We're thinking about the same kinds of things, except without a second baby coming soon. Just trying to work out our own space. Right now we have our computer, a desktop, in our dining room. I've scoped out a corner computer armoire that closes at Ikea that I think would be nice, but now I'm fixated on the laptop wireless idea and putting the big computer up in the spare room.

kittenpie said...

Me, I would put it in the basement and do two things to reduce the temptation. One, put it some kind of armoire-ish thing or rolltop desk as Kyla suggested, which would also serve as childproofing. Two, turn it off after use so the time of rebooting is offputting.

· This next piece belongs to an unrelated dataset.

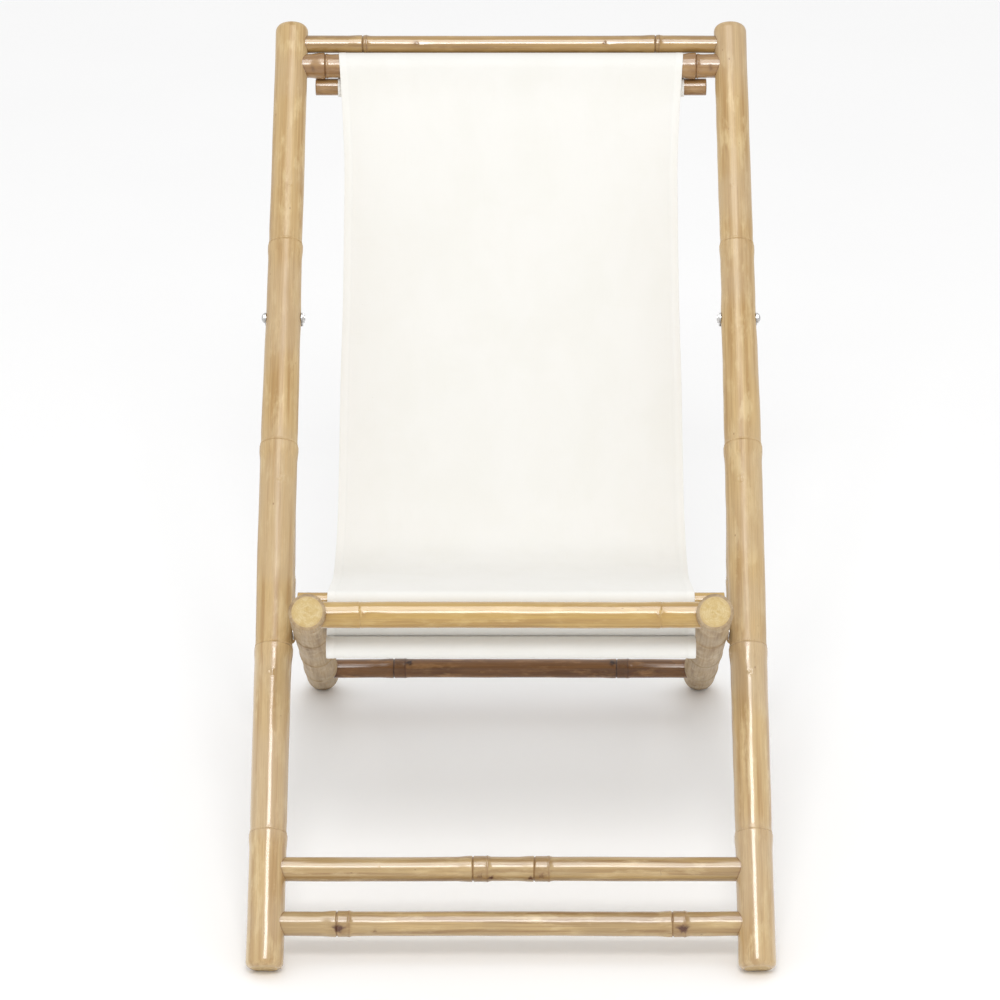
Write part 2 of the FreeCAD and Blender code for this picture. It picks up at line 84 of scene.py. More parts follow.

Why the basement? Because I think computers need to be in family areas for two reasons. One, because then peoploe can be doing different activities in the same are but still be together, which I like. And two, because they need to be where people can see what is going on onscreen. For when children start playing on them. SO important.

Unknown said...

I'd keep the baby in your room for a bit then see how it shakes out, unless you can get a laptop and wireless set up. The benefit is you keep your guest room set up during a time you are likely to have visitors, and even if not you can take turns going to sleep in the quiet space if baby has some rough nights. We only just moved our family of 5 from what was technically a three bedroom place, but was more like 2 and a half and they are were connected; there was lots of rearranging during our three years there - and we had a computer in our bedroom and one in the dining room...just cause!

Susanne said...

What Beck said, and Mad. I don't know what you did with your first but I found that having the baby in my own bedroom was really helpful for the first, um, year or so.